August Kopisch, Coucher de soleil (1845
) at Galerie Talabardon & Gautier. Photo: Guillaume Benoit. Image courtesy: Galerie Talabardon & Gautier, Paris.

How the fair will expand, however, remains to be seen. La Biennale showcased a vast panoply of fields, including contemporary art, high jewelers, and design, but these fields have been whittled down at this new fair. Although Fine Arts Paris & La Biennale boasts several Modern art dealers, such as Galerie de la Beraudière with its atelier-inspired display of Germaine Richer’s sculptures, two contemporary art dealers and a couple of jewelers, there are no galleries specializing in design.

Will design return? “Perhaps, it’ll be discussed,” said Sylvie Tocci-Prouté of Galerie Paul Prouté, who sold two engravings by Goya. 

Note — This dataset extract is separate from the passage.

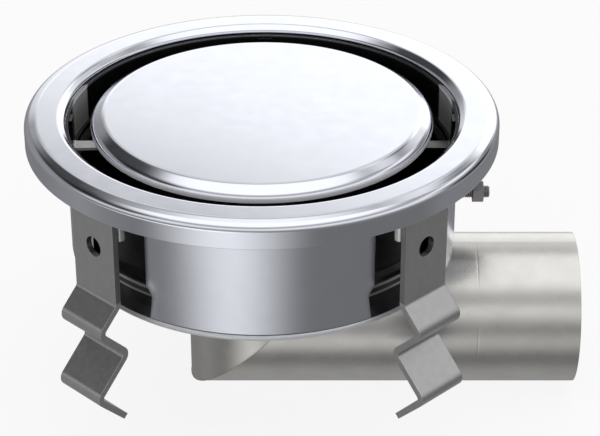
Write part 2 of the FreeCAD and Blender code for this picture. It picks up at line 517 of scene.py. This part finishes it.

Although sales at the preview were moderate, with one dealer saying that he was “happy rather than very happy,” exhibitors remained buoyant. “Paris has an enormous card to play for this to be a major event on an international level,” said the contemporary art dealer Christophe Gaillard, who sold a wooden abstract sculpture by Richard Nonas, €48,000 ($48,560) and two paintings by Roma artist Ceija Stojka, priced at €10,000 to €15,000 ($10,120–$15,180).

Fellow contemporary art dealer Éric Dereumaux of RX would like to see “five or six contemporary art galleries” next year. “This week there’s lots of competition,” he said, noting that Luxembourg Art Week, Paris Photo and Art Dubai are all taking place this week and how galleries such as La Patinoire Royale—Valérie Bach, a former exhibitor at La Biennale, have opted to participate in the other fairs.

Next year, with a later November slot for Fine Arts Paris & La Biennale, this clash should be avoided.